También en la parte delantera de la medalla, sus pies reposan sobre una media esfera que representa a la Tierra, y están aplastando la cabeza de una serpiente. Esto nos recuerda la Buena Nueva de la Primera Promesa de Dios para Salvarnos (también conocida como el «Protevangeo») contenida en Génesis 3,15: “Pondré enemistad entre ti y la mujer, entre tu linaje y el suyo. Ella te aplastará la cabeza y tú le acecharás el talón”.

Para los judíos y los cristianos, la serpiente personifica a Satanás y a las fuerzas del mal. María nos llama a entrar con ella en el amor sacrificial de Dios en el mundo, que se opone al materialismo del mundo.
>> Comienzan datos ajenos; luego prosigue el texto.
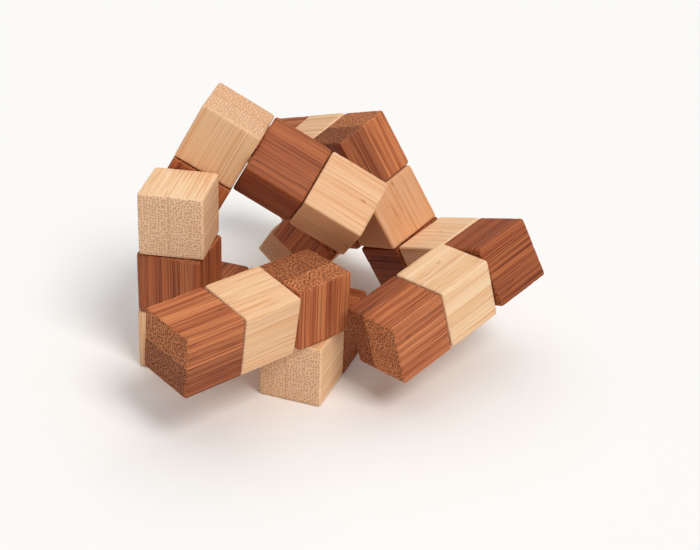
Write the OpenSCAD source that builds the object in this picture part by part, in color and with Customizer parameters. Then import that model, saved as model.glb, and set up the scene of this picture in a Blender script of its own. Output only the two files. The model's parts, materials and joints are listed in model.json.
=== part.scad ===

Esto requiere la verdadera gracia de la conversión que los cristianos deben pedir a María.

Las manos de la Santísima Virgen están abiertas y de sus dedos surgen rayos de luz. María explicó a Catalina que estas luces representan las gracias dadas a los que las piden, un indicio de que la gracia de Dios fluye a través de la Santísima Virgen María hacia nosotros, no muy diferente de la gracia que encarnó a Jesucristo en ella.

En la parte de atrás de la medalla, una carta y dibujos nos presentan un símbolo de María y Jesús. La letra «M» está coronada por una cruz. Esta «M» es la inicial de María, y la cruz es la Cruz de Cristo. Estos dos signos entretejidos significan la inseparable relación que conecta a Cristo con su Santa Madre. María está asociada con la misión de la salvación humana a través de su Hijo, Jesús. A través de su compasión y sufrimiento, ella se une a Cristo.

Hay dos corazones en el fondo de la medalla: uno rodeado por la corona de espinas, y el otro atravesado por una espada. El corazón coronado de espinas es el Sagrado Corazón de Jesús. Representa su amor apasionado por la humanidad. El corazón traspasado por una espada es el Inmaculado Corazón de María, su Madre. Recuerda la profecía de Simeón el día que María y José presentaron a Jesús en el templo. Estos dos corazones, representados uno al lado del otro, indican que la vida de María es de intimidad con Jesús.

Por último, doce estrellas se hallan en el reverso de la medalla, alrededor de su borde. Pueden representar dos entidades: a las doce tribus de Israel (enlazando el Antiguo Testamento con la medalla); y a los doce apóstoles, que fundaron la Iglesia. Pertenecer a la Iglesia es amar a Cristo y participar en su pasión por la salvación del mundo. Cada bautizado es invitado a tomar parte de la misión de Cristo, uniendo su corazón a los corazones de Jesús y María. La medalla nos llama a elegir, al igual que Cristo y María, el camino del amor anuestros enemigos, hasta el sacrificio total de uno mismo.